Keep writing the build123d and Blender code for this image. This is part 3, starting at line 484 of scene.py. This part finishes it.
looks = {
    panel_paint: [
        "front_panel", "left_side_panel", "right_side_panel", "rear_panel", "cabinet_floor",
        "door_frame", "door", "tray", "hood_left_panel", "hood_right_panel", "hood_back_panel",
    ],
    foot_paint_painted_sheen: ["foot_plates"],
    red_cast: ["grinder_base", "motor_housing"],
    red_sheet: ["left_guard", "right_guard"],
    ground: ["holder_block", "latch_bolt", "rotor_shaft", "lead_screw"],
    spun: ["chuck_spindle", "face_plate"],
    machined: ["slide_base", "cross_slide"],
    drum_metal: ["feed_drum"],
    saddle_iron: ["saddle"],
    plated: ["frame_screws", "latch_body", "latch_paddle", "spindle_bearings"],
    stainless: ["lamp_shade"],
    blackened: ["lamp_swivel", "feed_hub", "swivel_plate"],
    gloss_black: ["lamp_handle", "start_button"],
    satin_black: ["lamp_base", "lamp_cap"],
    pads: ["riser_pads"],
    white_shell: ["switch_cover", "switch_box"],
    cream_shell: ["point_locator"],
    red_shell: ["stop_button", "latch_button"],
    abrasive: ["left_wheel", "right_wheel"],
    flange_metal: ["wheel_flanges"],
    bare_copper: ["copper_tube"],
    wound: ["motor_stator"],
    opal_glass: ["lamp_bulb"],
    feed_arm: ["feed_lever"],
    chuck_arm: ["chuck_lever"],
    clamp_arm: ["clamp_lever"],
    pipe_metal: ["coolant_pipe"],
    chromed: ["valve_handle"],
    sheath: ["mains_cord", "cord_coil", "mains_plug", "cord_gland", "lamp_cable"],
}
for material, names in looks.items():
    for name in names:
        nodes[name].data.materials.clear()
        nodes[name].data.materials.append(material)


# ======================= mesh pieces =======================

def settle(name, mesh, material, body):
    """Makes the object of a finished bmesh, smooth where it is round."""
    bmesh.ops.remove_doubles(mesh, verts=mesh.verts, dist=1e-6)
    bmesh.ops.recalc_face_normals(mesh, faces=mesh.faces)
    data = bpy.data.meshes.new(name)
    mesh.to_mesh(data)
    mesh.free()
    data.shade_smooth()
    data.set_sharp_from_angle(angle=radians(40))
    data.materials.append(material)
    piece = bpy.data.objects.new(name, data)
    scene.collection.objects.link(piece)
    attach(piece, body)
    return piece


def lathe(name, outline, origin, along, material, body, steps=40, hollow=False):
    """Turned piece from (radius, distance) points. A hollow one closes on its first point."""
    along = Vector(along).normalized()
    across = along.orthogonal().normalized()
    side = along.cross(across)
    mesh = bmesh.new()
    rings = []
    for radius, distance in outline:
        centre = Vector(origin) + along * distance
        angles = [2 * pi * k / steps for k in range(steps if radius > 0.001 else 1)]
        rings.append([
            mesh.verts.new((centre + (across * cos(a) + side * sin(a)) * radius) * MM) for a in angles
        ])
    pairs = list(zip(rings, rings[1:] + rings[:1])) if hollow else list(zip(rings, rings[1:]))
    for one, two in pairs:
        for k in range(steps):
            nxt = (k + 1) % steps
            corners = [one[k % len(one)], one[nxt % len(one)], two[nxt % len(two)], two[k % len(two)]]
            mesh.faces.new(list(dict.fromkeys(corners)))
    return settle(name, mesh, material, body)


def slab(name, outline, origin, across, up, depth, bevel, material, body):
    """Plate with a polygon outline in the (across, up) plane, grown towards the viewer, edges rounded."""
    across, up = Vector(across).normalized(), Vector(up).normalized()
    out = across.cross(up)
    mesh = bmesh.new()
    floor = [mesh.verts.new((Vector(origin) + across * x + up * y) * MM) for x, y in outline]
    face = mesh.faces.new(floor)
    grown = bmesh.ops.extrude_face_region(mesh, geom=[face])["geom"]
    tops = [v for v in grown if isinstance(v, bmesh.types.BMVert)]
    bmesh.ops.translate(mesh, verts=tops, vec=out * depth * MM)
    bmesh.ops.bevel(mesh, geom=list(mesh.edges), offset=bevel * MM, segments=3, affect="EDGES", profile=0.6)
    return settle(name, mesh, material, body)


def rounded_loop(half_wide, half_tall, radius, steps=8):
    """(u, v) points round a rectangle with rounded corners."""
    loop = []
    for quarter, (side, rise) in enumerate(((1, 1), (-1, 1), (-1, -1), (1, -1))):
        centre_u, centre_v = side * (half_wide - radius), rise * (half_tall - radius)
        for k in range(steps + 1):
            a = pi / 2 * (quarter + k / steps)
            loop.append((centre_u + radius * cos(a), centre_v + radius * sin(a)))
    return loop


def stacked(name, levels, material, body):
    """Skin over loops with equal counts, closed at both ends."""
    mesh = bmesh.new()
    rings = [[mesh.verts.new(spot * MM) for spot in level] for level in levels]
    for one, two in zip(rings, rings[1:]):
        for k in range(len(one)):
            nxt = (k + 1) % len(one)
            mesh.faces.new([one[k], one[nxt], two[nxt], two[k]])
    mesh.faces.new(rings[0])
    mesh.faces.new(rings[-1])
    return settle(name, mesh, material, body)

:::

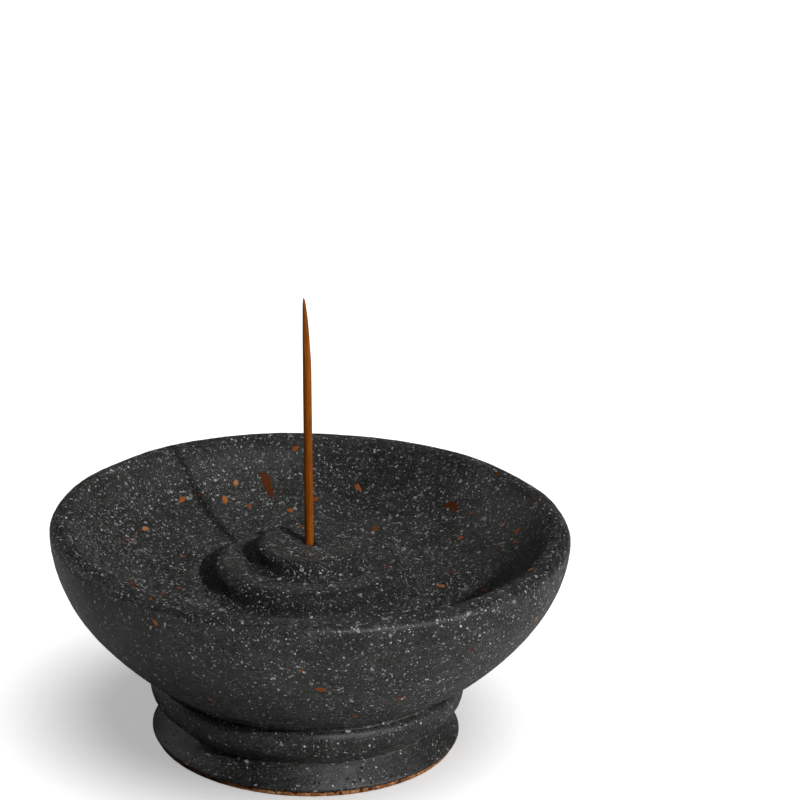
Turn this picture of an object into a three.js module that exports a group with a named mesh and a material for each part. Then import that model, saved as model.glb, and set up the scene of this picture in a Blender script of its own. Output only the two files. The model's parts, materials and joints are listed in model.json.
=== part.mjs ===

:::

### WHAT THE EXERCISE ASKS
Using the records above, copy every line that has the word "part" in it.

### REPLY TO THE TASK
Keep writing the build123d and Blender code for this image. This is part 3, starting at line 484 of scene.py. This part finishes it.
Turn this picture of an object into a three.js module that exports a group with a named mesh and a material for each part. Then import that model, saved as model.glb, and set up the scene of this picture in a Blender script of its own. Output only the two files. The model's parts, materials and joints are listed in model.json.
=== part.mjs ===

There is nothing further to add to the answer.